WHO PROVIDES THE JOBS?
The first question that comes to mind is: Who is to provide these jobs, and Why should they? The forced altruist's answer would be "big business." And as to: Why should they? Because they can afford it, that's why. Right . . .because they've got a lot of money, they should give some of it away to provide jobs for the poor. This completely ignores the fact that unless there is a job there for those people to do, to give them a job is a gift, which they did not, and will not earn.
BY WHAT RIGHT?
My question is this: "By what right do people demand a gift from the rich, just because they're rich?" "Why does the need of one person, who earned nothing, create a right to the money and property belonging to another who has earned it?" I see people on the street all the time near homeless shelters just killing time until the shelter opens for the night. None seem to be at all interested in going after one of the many burger-flipping jobs that are going begging for lack of applicants (Yes, they don't pay much. But it's more than they earn "killing time. Until the shelter opens" and they have the "good feeling" that comes from earning their own way. All these people seem to do is laze around drinking their booze, smoking their cigarettes (and their pot), and doing their drugs. Has anybody ever wondered how people who can't afford to pay for their lodging can afford such things . . . not to mention the new fancy sneakers and the multi-colored, expensive sports gear I see so many of them wearing?
BUMS?
When I was a kid, they called such people bums. And there weren't nearly so many of them so most people never saw them. Now they've got lawyers, and political advocacy groups who routinely lie about how many of them there are so as to enhance their own power. And now Politically Correct speech (Newspeak) won't allow people to call them bums any more, and their numbers are, predictably, increasing as more and more lazy people figure out that if they become homeless, someone else will give them things. That they're no longer bums, but are homeless, a term that confers upon them a certain kind of respect they couldn't get from being bums.

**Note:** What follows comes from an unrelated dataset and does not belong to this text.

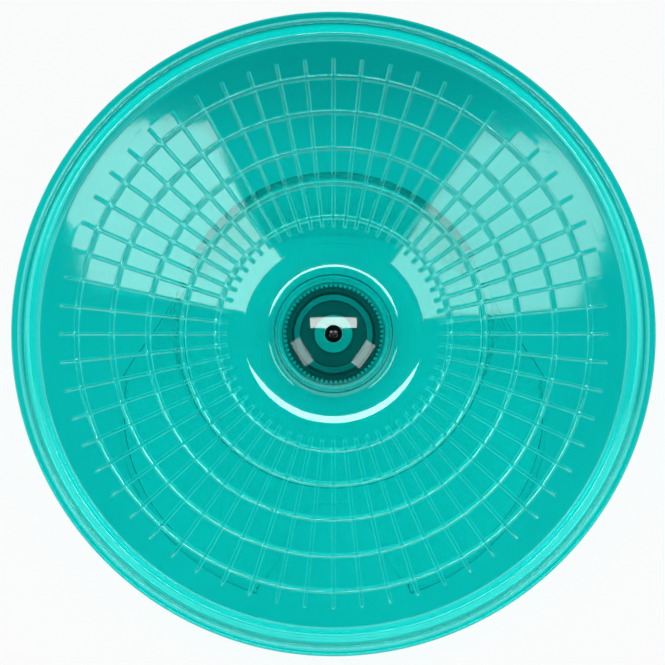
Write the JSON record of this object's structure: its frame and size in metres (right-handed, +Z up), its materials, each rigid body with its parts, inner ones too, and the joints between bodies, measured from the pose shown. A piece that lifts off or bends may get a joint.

It galls me every day I go to work to earn my living, and every time I see a help wanted sign in somebody's window, to think that my tax money, which with all the types of taxes I pay being considered is more than half my earnings, goes to this "safety net" these people demand of me and everyone else who earns his (her) own living. Why should these bums . . .er, uh, "homeless people" be allowed to laze away their days on my money?
I'VE BEEN THERE
There have been times in my life when it would have been easier for me to have taken the dole and I instead took one of those low-paying jobs so that I could retain my self-respect by paying my own way. Such jobs are, of course, stopgap jobs, to be held while preparing for, and looking for something better, unless you want to go into management, which usually pays pretty well. Maybe you can't live very well on what these jobs pay, but unless you've got lots of kids, you sure can't live on welfare unless you're willing to live very simply, indeed. And each new kid costs more than they increase your welfare, anyway. The thing that really bothers me is that, in this day and age, Dellum's bill might even have had an outside chance of succeeding.